Written instruction:
Restate each of the lines given below, word for word.
━━━ Source data ━━━
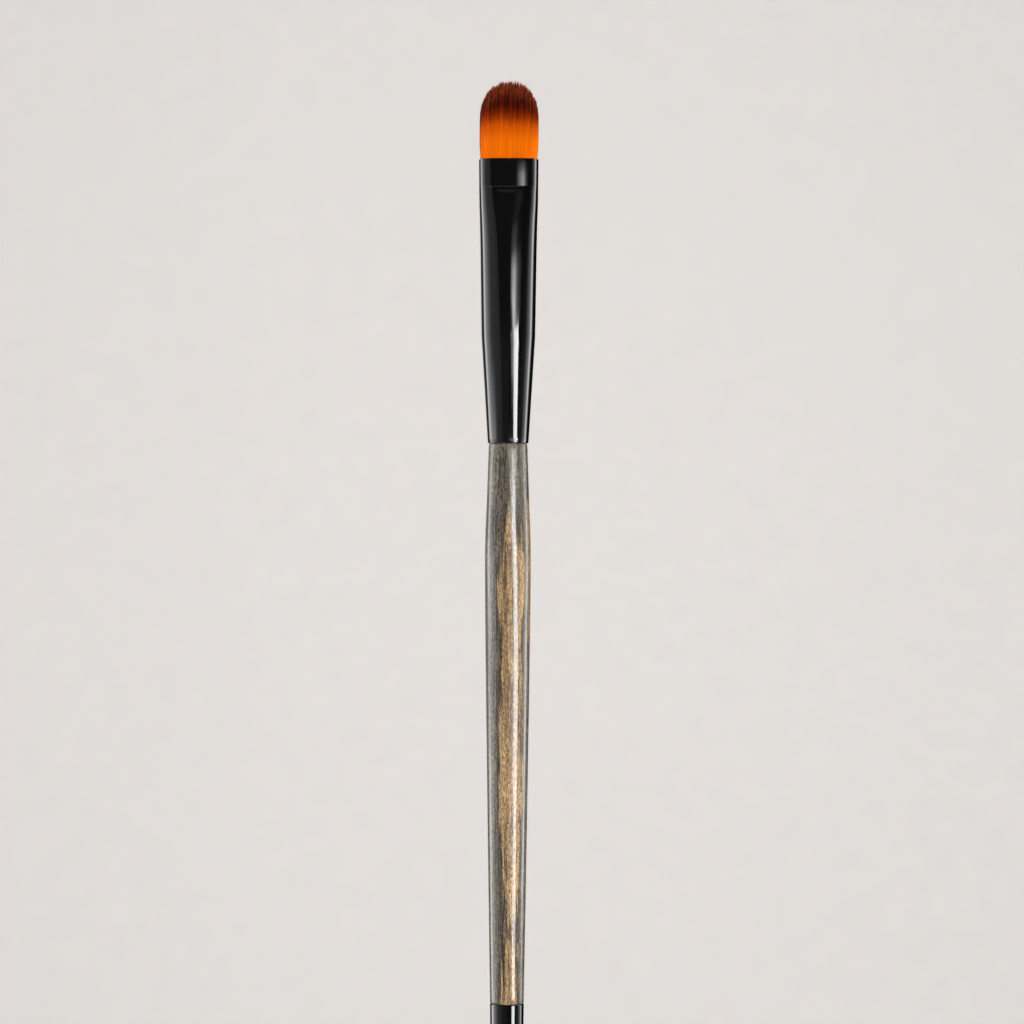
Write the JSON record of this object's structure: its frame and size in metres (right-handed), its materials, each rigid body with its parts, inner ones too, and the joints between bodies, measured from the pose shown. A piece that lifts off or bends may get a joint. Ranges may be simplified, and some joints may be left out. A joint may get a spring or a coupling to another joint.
{
  "type": "makeup brush",
  "caption": "Slender makeup brush with a flat, round-topped synthetic head, a gloss black ferrule pressed flat at the mouth, a stained wooden handle and a black end cap.",
  "frame": {"origin": "Centre of the footprint of the brush as it lies on its side, on the surface that it lies on", "axes": "+Y from the butt to the bristle tips, +Z out of the upper pressed flat of the ferrule, +X across the head"},
  "size_m": [0.0088, 0.1683, 0.0079],
  "materials": {
    "filament": "satin synthetic filament, orange with dark red-brown tips",
    "thread": "plain white thread",
    "epoxy": "cured amber epoxy",
    "ferrule_gloss": "gloss black lacquer on aluminium",
    "adhesive": "cured cream adhesive",
    "stained_wood": "grey-stained grain under clear gloss lacquer",
    "cap_gloss": "gloss black lacquer on aluminium"
  },
  "bodies": {
    "root": {"bristle_tuft": "filament", "binding_thread": "thread", "root_epoxy": "epoxy", "ferrule": "ferrule_gloss", "handle_adhesive": "adhesive", "handle": "stained_wood", "end_cap": "cap_gloss"}
  },
  "joints": []
}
━━━
Task output:
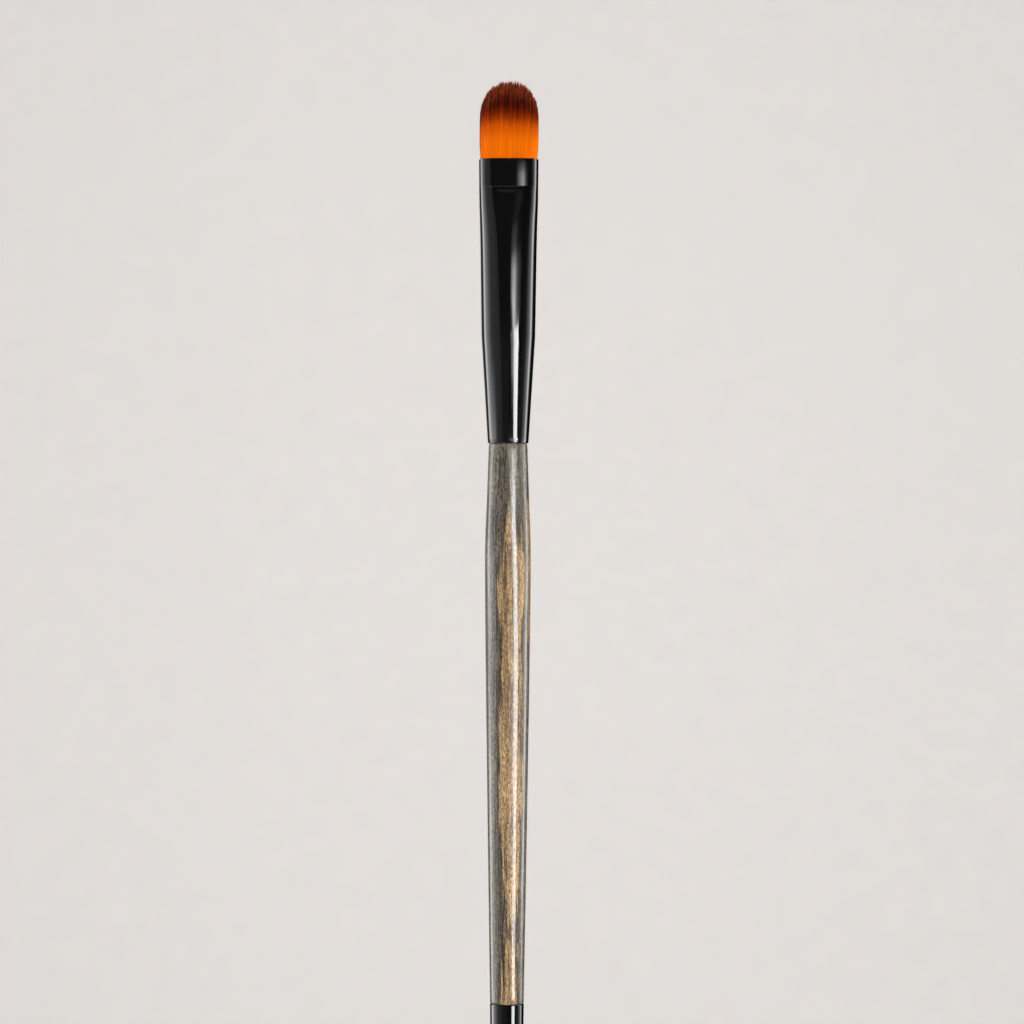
Write the JSON record of this object's structure: its frame and size in metres (right-handed), its materials, each rigid body with its parts, inner ones too, and the joints between bodies, measured from the pose shown. A piece that lifts off or bends may get a joint. Ranges may be simplified, and some joints may be left out. A joint may get a spring or a coupling to another joint.
{
  "type": "makeup brush",
  "caption": "Slender makeup brush with a flat, round-topped synthetic head, a gloss black ferrule pressed flat at the mouth, a stained wooden handle and a black end cap.",
  "frame": {"origin": "Centre of the footprint of the brush as it lies on its side, on the surface that it lies on", "axes": "+Y from the butt to the bristle tips, +Z out of the upper pressed flat of the ferrule, +X across the head"},
  "size_m": [0.0088, 0.1683, 0.0079],
  "materials": {
    "filament": "satin synthetic filament, orange with dark red-brown tips",
    "thread": "plain white thread",
    "epoxy": "cured amber epoxy",
    "ferrule_gloss": "gloss black lacquer on aluminium",
    "adhesive": "cured cream adhesive",
    "stained_wood": "grey-stained grain under clear gloss lacquer",
    "cap_gloss": "gloss black lacquer on aluminium"
  },
  "bodies": {
    "root": {"bristle_tuft": "filament", "binding_thread": "thread", "root_epoxy": "epoxy", "ferrule": "ferrule_gloss", "handle_adhesive": "adhesive", "handle": "stained_wood", "end_cap": "cap_gloss"}
  },
  "joints": []
}